As Cybernews reports, employee-monitoring tool Work Composer has committed a jaw-dropping blunder, leaving a treasure trove of millions of workplace screenshots openly accessible on the internet with no encryption in place, and no password required.

Over 21 million images of capture employees’ screens – along with usernames, IP addresses, and device details, were left sitting on an unsecured Amazon S3 storage bucket.

A tool which was intended to, amongst other things, monitor unusual or suspicious behaviour by over 200,000 workers around the globe has itself leaked secret and sensitive information to anyone who went looking for it.

Work Composer’s website claims that it understands that “security is paramount” for its enterprise customers, and that it uses “industry-leading security measures” to ensure the protection and integrity of clients’ data.

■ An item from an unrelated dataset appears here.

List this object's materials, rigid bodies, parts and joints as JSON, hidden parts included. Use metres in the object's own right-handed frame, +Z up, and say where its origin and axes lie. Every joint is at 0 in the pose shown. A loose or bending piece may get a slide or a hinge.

However, as Cybernews points out, internal emails, internal chats, API keys, confidential business documents, usernames, passwords that “could be exploited to attack businesses worldwide” were left unsecured.

According to Cybernews, it informed Work Composer of its serious security problem – and access to the sensitive information has now been properly secured.

But you can’t help but wonder – who might have been able to access the millions of screenshots beforehand?

Work Composer is a form of “bossware” – software designed to track employee activity by recording keystrokes and periodically snapping screenshots of their screens.

Like “stalkerware,” I don’t believe that anyone who has bossware installed on their computers is keen on the idea.

Bossware is used by companies to gauge staff productivity, and to determine is people are “doing what they should be doing.” But in this case, it was the Work Composer bossware that was misbehaving – leaving sensitive captured data wide open for anyone to access.

What started as an attempt by companies to keep their employees productive has turned into a case study in how not to handle sensitive data. It only takes one screenshot showing a password or confidential deal to spark a major breach or assist a corporate espionage attempt.

Many businesses may be tempted to deploy bossware surveillance tools, watching over staff members’ shoulders to ensure they are doing their jobs correctly and working productively – especially as more and more people work remotely.

But if the companies developing the bossware fail to practice basic security practices themselves, they risk putting everyone in danger.

It’s not even as if this is the first time that a bossware company has been caught out by a security snafu. Earlier this year, for instance, an Amazon S3 web bucket belonging to bossware firm WebWork Tracker was found to have been left unsecured despite containing – yup… you guessed it! – sensitive screenshots from remote workers’ computers.

You have to begin to wonder – is bossware going to actually help your business, or could the reality be that you are introducing a real risk into your organisation.